• _Instructions for the task_: Copy every line of the listing exactly.

• _Supplied material_:

[START]

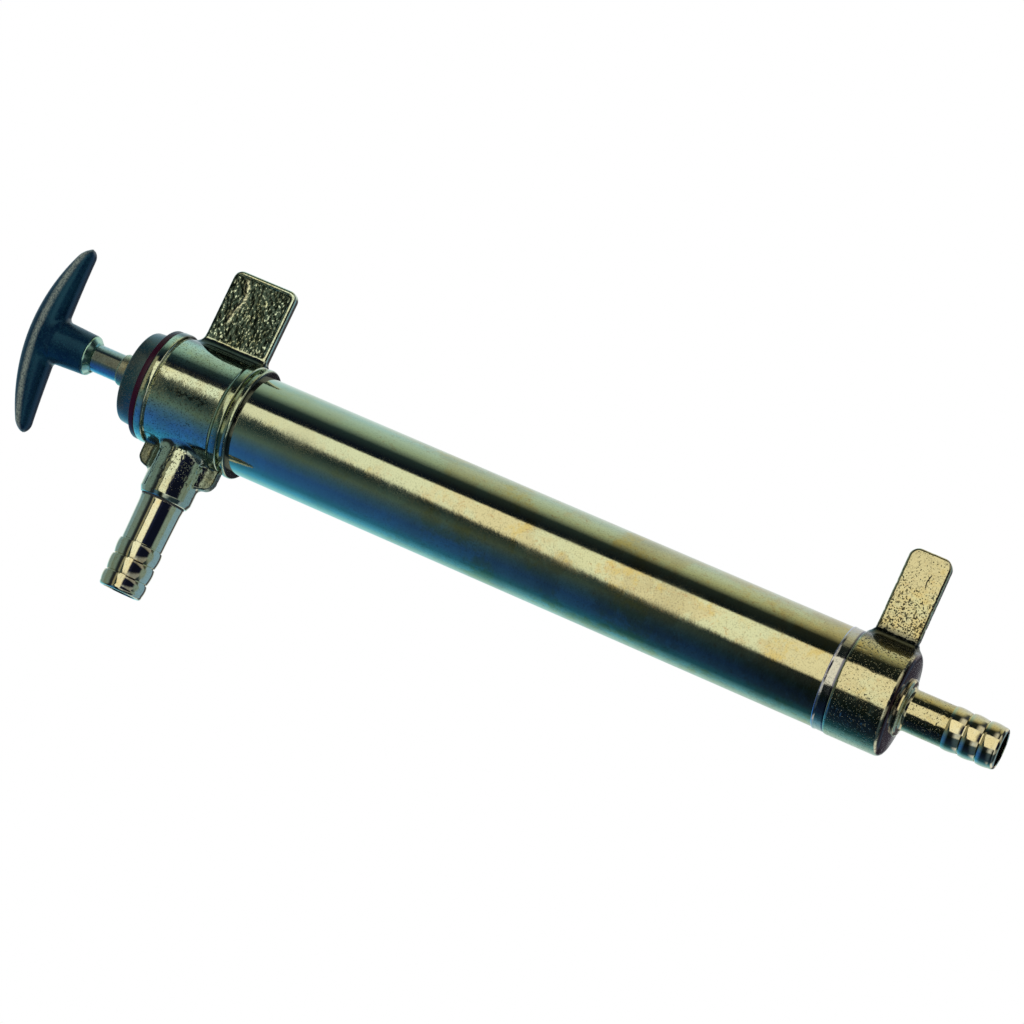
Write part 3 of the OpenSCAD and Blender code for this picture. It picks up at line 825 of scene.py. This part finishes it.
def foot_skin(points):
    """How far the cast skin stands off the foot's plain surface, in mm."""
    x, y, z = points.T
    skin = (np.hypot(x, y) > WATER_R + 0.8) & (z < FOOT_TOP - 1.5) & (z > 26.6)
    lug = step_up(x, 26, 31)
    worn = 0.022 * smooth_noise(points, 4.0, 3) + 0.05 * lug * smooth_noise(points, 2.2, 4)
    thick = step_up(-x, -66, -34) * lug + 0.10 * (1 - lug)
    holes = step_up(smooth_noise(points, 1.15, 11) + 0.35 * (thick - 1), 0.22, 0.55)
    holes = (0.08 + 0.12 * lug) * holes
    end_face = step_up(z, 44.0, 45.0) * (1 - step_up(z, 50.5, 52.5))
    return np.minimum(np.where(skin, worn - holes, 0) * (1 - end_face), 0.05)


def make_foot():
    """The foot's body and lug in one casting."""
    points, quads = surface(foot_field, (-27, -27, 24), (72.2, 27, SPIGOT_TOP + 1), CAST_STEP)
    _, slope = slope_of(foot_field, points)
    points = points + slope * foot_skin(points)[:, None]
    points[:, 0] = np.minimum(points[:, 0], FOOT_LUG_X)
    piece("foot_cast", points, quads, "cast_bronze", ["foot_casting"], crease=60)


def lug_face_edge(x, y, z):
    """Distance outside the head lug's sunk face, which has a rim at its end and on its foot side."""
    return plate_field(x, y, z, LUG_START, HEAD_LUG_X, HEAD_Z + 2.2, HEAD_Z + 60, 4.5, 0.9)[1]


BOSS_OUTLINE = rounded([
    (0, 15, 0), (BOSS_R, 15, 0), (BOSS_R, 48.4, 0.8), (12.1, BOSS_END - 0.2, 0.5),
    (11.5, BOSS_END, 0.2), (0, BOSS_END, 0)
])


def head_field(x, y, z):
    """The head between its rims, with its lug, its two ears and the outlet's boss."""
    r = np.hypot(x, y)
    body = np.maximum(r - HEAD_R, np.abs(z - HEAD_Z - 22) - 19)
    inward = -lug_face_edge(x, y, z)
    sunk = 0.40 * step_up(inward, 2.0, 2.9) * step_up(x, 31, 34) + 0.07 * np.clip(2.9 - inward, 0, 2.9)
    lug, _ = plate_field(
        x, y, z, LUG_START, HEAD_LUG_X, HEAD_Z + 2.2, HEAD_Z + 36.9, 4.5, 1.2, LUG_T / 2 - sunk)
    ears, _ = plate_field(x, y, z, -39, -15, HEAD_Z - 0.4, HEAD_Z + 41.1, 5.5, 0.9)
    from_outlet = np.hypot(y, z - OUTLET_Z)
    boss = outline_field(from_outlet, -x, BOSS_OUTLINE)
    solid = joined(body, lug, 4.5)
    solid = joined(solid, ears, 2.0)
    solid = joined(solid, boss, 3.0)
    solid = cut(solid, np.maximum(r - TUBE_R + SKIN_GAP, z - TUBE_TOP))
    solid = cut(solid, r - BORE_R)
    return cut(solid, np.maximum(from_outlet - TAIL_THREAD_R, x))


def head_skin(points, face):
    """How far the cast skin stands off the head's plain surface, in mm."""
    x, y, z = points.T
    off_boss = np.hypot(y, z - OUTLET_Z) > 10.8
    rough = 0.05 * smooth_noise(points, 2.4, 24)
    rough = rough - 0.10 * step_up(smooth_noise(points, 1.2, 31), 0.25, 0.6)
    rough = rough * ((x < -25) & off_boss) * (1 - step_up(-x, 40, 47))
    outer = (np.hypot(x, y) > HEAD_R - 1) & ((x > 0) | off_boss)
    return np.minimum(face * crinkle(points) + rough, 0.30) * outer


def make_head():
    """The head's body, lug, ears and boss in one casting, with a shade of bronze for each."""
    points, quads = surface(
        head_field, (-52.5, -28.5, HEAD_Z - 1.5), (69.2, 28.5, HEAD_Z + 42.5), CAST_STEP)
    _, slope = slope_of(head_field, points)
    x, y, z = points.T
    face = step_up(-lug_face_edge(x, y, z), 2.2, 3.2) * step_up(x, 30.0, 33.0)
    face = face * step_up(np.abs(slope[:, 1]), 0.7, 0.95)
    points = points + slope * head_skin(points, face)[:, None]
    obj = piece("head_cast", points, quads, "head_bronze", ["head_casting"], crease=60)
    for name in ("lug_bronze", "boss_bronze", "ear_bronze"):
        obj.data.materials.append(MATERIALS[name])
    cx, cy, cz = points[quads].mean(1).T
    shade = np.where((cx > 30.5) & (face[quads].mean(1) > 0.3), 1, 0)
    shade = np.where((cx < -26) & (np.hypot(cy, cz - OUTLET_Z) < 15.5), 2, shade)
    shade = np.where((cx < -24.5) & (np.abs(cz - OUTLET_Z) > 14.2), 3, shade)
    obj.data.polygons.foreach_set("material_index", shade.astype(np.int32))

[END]

• _The output_:
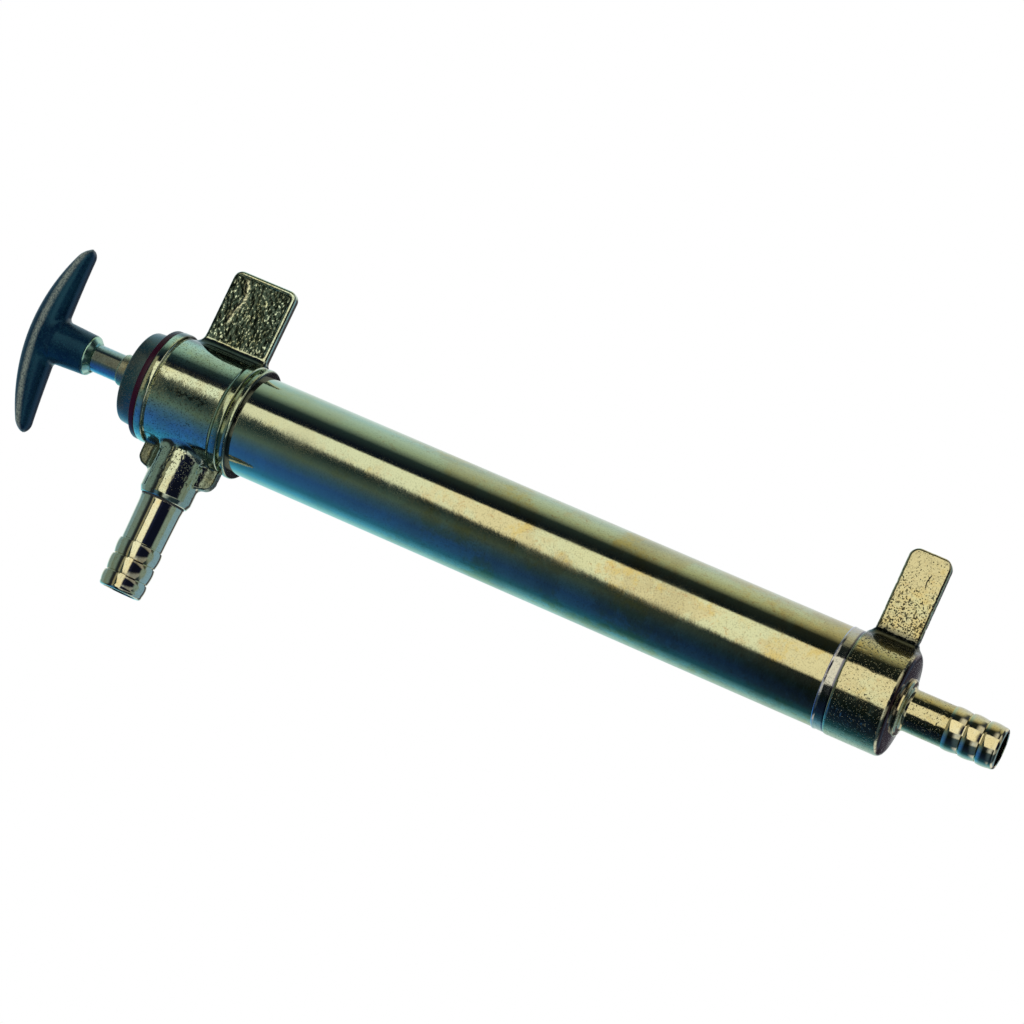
Write part 3 of the OpenSCAD and Blender code for this picture. It picks up at line 825 of scene.py. This part finishes it.
def foot_skin(points):
    """How far the cast skin stands off the foot's plain surface, in mm."""
    x, y, z = points.T
    skin = (np.hypot(x, y) > WATER_R + 0.8) & (z < FOOT_TOP - 1.5) & (z > 26.6)
    lug = step_up(x, 26, 31)
    worn = 0.022 * smooth_noise(points, 4.0, 3) + 0.05 * lug * smooth_noise(points, 2.2, 4)
    thick = step_up(-x, -66, -34) * lug + 0.10 * (1 - lug)
    holes = step_up(smooth_noise(points, 1.15, 11) + 0.35 * (thick - 1), 0.22, 0.55)
    holes = (0.08 + 0.12 * lug) * holes
    end_face = step_up(z, 44.0, 45.0) * (1 - step_up(z, 50.5, 52.5))
    return np.minimum(np.where(skin, worn - holes, 0) * (1 - end_face), 0.05)


def make_foot():
    """The foot's body and lug in one casting."""
    points, quads = surface(foot_field, (-27, -27, 24), (72.2, 27, SPIGOT_TOP + 1), CAST_STEP)
    _, slope = slope_of(foot_field, points)
    points = points + slope * foot_skin(points)[:, None]
    points[:, 0] = np.minimum(points[:, 0], FOOT_LUG_X)
    piece("foot_cast", points, quads, "cast_bronze", ["foot_casting"], crease=60)


def lug_face_edge(x, y, z):
    """Distance outside the head lug's sunk face, which has a rim at its end and on its foot side."""
    return plate_field(x, y, z, LUG_START, HEAD_LUG_X, HEAD_Z + 2.2, HEAD_Z + 60, 4.5, 0.9)[1]


BOSS_OUTLINE = rounded([
    (0, 15, 0), (BOSS_R, 15, 0), (BOSS_R, 48.4, 0.8), (12.1, BOSS_END - 0.2, 0.5),
    (11.5, BOSS_END, 0.2), (0, BOSS_END, 0)
])


def head_field(x, y, z):
    """The head between its rims, with its lug, its two ears and the outlet's boss."""
    r = np.hypot(x, y)
    body = np.maximum(r - HEAD_R, np.abs(z - HEAD_Z - 22) - 19)
    inward = -lug_face_edge(x, y, z)
    sunk = 0.40 * step_up(inward, 2.0, 2.9) * step_up(x, 31, 34) + 0.07 * np.clip(2.9 - inward, 0, 2.9)
    lug, _ = plate_field(
        x, y, z, LUG_START, HEAD_LUG_X, HEAD_Z + 2.2, HEAD_Z + 36.9, 4.5, 1.2, LUG_T / 2 - sunk)
    ears, _ = plate_field(x, y, z, -39, -15, HEAD_Z - 0.4, HEAD_Z + 41.1, 5.5, 0.9)
    from_outlet = np.hypot(y, z - OUTLET_Z)
    boss = outline_field(from_outlet, -x, BOSS_OUTLINE)
    solid = joined(body, lug, 4.5)
    solid = joined(solid, ears, 2.0)
    solid = joined(solid, boss, 3.0)
    solid = cut(solid, np.maximum(r - TUBE_R + SKIN_GAP, z - TUBE_TOP))
    solid = cut(solid, r - BORE_R)
    return cut(solid, np.maximum(from_outlet - TAIL_THREAD_R, x))


def head_skin(points, face):
    """How far the cast skin stands off the head's plain surface, in mm."""
    x, y, z = points.T
    off_boss = np.hypot(y, z - OUTLET_Z) > 10.8
    rough = 0.05 * smooth_noise(points, 2.4, 24)
    rough = rough - 0.10 * step_up(smooth_noise(points, 1.2, 31), 0.25, 0.6)
    rough = rough * ((x < -25) & off_boss) * (1 - step_up(-x, 40, 47))
    outer = (np.hypot(x, y) > HEAD_R - 1) & ((x > 0) | off_boss)
    return np.minimum(face * crinkle(points) + rough, 0.30) * outer


def make_head():
    """The head's body, lug, ears and boss in one casting, with a shade of bronze for each."""
    points, quads = surface(
        head_field, (-52.5, -28.5, HEAD_Z - 1.5), (69.2, 28.5, HEAD_Z + 42.5), CAST_STEP)
    _, slope = slope_of(head_field, points)
    x, y, z = points.T
    face = step_up(-lug_face_edge(x, y, z), 2.2, 3.2) * step_up(x, 30.0, 33.0)
    face = face * step_up(np.abs(slope[:, 1]), 0.7, 0.95)
    points = points + slope * head_skin(points, face)[:, None]
    obj = piece("head_cast", points, quads, "head_bronze", ["head_casting"], crease=60)
    for name in ("lug_bronze", "boss_bronze", "ear_bronze"):
        obj.data.materials.append(MATERIALS[name])
    cx, cy, cz = points[quads].mean(1).T
    shade = np.where((cx > 30.5) & (face[quads].mean(1) > 0.3), 1, 0)
    shade = np.where((cx < -26) & (np.hypot(cy, cz - OUTLET_Z) < 15.5), 2, shade)
    shade = np.where((cx < -24.5) & (np.abs(cz - OUTLET_Z) > 14.2), 3, shade)
    obj.data.polygons.foreach_set("material_index", shade.astype(np.int32))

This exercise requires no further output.